Repeat the lines below exactly as written, please, from the line with "# Check, then write" to the line with "bpy.data.objects.remove(obj)", both lines included, and no others.

▶ INFORMATION PROVIDED:
■ ■ ■ ■

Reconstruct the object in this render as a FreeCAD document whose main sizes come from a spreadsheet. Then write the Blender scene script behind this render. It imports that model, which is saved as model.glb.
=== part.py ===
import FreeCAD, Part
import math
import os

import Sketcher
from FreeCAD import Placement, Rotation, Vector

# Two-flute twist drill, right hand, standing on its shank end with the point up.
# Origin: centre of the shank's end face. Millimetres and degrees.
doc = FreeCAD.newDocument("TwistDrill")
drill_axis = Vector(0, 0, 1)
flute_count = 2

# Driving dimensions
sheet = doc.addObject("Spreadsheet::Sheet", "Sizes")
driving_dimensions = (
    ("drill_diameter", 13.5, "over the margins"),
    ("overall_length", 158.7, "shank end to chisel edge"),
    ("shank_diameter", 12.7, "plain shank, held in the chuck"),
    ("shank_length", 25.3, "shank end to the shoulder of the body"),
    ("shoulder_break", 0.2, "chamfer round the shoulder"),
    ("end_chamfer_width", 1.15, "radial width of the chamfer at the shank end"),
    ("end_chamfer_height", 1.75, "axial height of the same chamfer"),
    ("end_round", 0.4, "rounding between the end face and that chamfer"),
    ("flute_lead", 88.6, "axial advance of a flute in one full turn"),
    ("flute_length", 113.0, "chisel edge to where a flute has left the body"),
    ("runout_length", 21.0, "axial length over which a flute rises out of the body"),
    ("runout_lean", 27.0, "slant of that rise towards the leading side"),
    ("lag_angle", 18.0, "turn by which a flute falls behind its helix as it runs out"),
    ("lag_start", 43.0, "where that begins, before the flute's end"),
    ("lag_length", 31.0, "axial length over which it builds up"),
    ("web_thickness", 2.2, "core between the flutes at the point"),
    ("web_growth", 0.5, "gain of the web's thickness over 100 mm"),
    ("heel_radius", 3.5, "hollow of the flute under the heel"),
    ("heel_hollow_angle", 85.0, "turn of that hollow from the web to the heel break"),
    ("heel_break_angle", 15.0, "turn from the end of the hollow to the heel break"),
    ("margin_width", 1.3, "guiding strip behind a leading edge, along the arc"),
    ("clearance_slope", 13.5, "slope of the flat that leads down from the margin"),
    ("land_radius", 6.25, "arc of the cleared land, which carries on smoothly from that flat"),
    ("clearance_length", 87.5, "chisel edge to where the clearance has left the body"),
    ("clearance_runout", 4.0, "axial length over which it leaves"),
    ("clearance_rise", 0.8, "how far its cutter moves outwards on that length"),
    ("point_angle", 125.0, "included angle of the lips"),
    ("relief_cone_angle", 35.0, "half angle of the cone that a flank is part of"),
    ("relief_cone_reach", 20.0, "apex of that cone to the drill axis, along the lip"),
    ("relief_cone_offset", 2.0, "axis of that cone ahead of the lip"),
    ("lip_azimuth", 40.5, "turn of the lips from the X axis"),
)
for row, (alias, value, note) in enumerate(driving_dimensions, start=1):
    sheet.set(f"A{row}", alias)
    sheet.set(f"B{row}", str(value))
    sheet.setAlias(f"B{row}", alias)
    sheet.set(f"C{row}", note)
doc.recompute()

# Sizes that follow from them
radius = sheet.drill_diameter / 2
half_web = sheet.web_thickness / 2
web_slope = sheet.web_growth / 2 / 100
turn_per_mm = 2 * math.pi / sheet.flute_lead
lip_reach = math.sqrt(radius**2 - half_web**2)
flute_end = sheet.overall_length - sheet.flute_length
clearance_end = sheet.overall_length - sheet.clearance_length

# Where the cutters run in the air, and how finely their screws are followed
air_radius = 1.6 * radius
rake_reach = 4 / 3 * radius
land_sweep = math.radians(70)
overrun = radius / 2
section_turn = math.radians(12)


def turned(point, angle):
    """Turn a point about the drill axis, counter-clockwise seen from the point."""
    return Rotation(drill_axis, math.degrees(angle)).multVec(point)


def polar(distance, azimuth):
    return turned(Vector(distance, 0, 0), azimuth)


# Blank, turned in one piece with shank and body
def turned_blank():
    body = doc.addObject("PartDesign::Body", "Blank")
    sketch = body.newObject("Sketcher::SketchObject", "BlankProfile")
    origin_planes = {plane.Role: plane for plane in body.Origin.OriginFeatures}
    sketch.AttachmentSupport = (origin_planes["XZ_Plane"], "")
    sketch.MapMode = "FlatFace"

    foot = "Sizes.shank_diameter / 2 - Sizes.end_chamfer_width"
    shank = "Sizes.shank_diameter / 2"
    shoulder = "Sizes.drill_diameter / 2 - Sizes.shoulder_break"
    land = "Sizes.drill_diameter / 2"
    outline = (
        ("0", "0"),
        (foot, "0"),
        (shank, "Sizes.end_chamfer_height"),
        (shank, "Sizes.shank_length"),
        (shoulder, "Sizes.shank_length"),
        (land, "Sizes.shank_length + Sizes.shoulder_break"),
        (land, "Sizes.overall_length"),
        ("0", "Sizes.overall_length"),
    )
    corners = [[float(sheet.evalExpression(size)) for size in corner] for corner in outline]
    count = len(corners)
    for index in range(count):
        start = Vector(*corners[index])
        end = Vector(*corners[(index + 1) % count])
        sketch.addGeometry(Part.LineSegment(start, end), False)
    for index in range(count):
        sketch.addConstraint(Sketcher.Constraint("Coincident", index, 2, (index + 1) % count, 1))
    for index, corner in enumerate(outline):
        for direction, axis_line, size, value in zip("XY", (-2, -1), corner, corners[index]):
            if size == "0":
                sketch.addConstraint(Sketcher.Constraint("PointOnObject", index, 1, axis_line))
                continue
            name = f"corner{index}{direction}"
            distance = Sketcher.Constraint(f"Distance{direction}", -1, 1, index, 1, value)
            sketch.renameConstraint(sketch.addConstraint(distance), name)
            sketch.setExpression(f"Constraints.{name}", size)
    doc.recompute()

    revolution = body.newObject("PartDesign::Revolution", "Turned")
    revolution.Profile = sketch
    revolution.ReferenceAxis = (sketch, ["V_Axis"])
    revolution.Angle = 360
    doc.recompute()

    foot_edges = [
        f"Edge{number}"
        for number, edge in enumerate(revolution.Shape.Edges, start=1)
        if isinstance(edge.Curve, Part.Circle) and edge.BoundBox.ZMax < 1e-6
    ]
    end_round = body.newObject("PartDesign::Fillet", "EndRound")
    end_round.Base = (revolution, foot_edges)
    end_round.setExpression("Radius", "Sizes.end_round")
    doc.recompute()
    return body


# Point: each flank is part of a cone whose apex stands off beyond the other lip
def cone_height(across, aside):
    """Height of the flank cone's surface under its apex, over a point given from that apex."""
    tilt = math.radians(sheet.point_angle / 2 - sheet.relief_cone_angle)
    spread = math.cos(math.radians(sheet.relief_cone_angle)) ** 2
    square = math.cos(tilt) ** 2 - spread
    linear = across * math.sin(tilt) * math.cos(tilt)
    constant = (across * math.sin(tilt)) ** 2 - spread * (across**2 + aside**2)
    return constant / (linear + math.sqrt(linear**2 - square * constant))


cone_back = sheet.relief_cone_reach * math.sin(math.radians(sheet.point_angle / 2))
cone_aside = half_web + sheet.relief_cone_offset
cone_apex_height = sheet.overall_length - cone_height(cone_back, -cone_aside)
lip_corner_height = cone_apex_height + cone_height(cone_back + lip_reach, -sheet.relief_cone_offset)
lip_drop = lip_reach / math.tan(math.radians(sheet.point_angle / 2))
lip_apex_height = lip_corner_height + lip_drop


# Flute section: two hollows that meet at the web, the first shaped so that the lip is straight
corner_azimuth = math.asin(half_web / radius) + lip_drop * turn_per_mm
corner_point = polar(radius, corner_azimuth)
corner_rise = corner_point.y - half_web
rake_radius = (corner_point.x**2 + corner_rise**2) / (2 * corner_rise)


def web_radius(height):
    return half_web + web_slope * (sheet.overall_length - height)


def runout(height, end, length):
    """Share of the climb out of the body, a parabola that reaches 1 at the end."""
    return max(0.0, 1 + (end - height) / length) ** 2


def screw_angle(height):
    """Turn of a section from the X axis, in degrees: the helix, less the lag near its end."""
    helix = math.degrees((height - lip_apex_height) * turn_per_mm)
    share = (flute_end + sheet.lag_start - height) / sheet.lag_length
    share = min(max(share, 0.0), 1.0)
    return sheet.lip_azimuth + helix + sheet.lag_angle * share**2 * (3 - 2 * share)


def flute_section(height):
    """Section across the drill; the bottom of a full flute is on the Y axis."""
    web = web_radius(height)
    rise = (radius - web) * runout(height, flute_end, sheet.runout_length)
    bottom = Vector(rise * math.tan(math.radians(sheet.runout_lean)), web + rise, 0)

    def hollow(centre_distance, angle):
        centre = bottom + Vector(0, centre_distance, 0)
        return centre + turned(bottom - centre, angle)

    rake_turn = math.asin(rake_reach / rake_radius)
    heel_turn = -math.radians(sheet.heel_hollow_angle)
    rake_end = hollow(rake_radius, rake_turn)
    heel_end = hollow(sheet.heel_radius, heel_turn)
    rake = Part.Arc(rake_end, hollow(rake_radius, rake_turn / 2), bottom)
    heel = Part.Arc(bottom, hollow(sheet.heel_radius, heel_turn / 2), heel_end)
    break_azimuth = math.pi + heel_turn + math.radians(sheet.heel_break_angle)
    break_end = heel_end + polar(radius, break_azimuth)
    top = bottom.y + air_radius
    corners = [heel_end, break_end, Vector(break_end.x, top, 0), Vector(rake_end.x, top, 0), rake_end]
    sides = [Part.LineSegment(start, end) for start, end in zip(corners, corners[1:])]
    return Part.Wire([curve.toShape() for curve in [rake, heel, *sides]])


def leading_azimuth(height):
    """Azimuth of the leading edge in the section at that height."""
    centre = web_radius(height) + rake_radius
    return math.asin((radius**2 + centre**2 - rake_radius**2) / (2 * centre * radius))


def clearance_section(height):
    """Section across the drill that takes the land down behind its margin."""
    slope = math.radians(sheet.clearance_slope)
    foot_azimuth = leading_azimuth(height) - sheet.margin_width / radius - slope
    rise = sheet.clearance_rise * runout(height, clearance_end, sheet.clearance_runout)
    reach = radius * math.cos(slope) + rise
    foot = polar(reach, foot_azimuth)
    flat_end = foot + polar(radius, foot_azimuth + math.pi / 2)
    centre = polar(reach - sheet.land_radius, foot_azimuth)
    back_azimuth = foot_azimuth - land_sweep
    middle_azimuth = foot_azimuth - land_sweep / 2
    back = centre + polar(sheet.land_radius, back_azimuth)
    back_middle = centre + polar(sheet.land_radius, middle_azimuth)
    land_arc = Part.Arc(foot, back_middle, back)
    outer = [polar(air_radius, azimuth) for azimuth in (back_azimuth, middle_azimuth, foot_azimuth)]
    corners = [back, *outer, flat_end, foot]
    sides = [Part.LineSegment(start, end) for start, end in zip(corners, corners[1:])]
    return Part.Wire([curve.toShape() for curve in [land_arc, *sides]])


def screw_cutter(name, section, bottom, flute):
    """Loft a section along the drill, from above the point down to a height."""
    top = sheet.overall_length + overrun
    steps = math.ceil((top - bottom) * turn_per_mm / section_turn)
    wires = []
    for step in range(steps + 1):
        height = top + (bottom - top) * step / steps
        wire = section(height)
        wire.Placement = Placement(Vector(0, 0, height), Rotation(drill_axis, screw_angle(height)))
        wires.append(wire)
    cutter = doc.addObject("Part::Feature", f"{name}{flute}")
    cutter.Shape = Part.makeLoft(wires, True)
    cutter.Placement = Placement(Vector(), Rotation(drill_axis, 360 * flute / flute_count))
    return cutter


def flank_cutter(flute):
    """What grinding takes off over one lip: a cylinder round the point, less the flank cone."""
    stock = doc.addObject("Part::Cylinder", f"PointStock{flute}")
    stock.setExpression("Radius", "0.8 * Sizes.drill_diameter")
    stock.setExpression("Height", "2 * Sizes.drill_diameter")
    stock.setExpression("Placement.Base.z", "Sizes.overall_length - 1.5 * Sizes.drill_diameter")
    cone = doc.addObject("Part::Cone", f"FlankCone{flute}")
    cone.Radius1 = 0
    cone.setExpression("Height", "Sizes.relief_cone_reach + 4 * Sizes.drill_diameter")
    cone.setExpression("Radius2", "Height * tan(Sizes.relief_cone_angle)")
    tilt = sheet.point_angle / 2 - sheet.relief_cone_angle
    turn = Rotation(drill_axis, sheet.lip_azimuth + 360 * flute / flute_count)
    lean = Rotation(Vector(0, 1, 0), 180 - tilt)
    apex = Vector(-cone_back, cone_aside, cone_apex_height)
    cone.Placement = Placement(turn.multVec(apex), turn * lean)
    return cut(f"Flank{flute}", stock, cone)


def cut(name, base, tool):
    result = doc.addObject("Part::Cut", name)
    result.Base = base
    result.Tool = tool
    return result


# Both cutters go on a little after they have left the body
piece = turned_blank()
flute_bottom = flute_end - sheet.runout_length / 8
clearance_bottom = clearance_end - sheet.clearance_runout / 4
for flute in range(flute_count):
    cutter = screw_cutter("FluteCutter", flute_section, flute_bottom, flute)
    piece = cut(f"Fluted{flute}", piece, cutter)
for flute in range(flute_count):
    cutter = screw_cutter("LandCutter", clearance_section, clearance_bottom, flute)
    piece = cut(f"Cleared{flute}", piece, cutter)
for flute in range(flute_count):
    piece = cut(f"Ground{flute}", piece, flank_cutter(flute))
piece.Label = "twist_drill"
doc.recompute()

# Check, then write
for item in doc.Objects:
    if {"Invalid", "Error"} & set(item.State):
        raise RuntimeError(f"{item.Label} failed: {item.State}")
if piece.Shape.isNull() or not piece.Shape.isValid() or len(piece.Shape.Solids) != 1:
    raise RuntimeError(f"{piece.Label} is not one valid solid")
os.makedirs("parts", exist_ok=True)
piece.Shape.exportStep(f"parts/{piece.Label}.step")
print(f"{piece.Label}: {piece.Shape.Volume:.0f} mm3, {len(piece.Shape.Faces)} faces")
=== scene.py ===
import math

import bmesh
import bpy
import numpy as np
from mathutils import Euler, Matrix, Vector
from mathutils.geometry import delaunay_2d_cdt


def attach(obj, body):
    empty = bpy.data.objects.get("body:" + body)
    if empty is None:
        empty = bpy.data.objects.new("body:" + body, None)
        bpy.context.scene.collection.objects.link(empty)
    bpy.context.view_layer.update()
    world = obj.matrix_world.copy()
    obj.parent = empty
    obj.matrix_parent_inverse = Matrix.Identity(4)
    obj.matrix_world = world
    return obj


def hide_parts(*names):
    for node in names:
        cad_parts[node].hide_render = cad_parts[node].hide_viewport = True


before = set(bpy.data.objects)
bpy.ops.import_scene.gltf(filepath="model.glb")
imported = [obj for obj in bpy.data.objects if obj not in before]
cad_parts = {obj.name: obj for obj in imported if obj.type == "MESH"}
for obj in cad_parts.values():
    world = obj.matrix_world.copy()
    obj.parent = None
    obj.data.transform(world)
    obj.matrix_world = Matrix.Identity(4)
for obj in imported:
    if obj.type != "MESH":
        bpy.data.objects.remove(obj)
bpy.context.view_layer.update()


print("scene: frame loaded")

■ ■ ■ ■

▶ FULL OUTPUT:
# Check, then write
for item in doc.Objects:
    if {"Invalid", "Error"} & set(item.State):
        raise RuntimeError(f"{item.Label} failed: {item.State}")
if piece.Shape.isNull() or not piece.Shape.isValid() or len(piece.Shape.Solids) != 1:
    raise RuntimeError(f"{piece.Label} is not one valid solid")
os.makedirs("parts", exist_ok=True)
piece.Shape.exportStep(f"parts/{piece.Label}.step")
print(f"{piece.Label}: {piece.Shape.Volume:.0f} mm3, {len(piece.Shape.Faces)} faces")
=== scene.py ===
import math

import bmesh
import bpy
import numpy as np
from mathutils import Euler, Matrix, Vector
from mathutils.geometry import delaunay_2d_cdt


def attach(obj, body):
    empty = bpy.data.objects.get("body:" + body)
    if empty is None:
        empty = bpy.data.objects.new("body:" + body, None)
        bpy.context.scene.collection.objects.link(empty)
    bpy.context.view_layer.update()
    world = obj.matrix_world.copy()
    obj.parent = empty
    obj.matrix_parent_inverse = Matrix.Identity(4)
    obj.matrix_world = world
    return obj


def hide_parts(*names):
    for node in names:
        cad_parts[node].hide_render = cad_parts[node].hide_viewport = True


before = set(bpy.data.objects)
bpy.ops.import_scene.gltf(filepath="model.glb")
imported = [obj for obj in bpy.data.objects if obj not in before]
cad_parts = {obj.name: obj for obj in imported if obj.type == "MESH"}
for obj in cad_parts.values():
    world = obj.matrix_world.copy()
    obj.parent = None
    obj.data.transform(world)
    obj.matrix_world = Matrix.Identity(4)
for obj in imported:
    if obj.type != "MESH":
        bpy.data.objects.remove(obj)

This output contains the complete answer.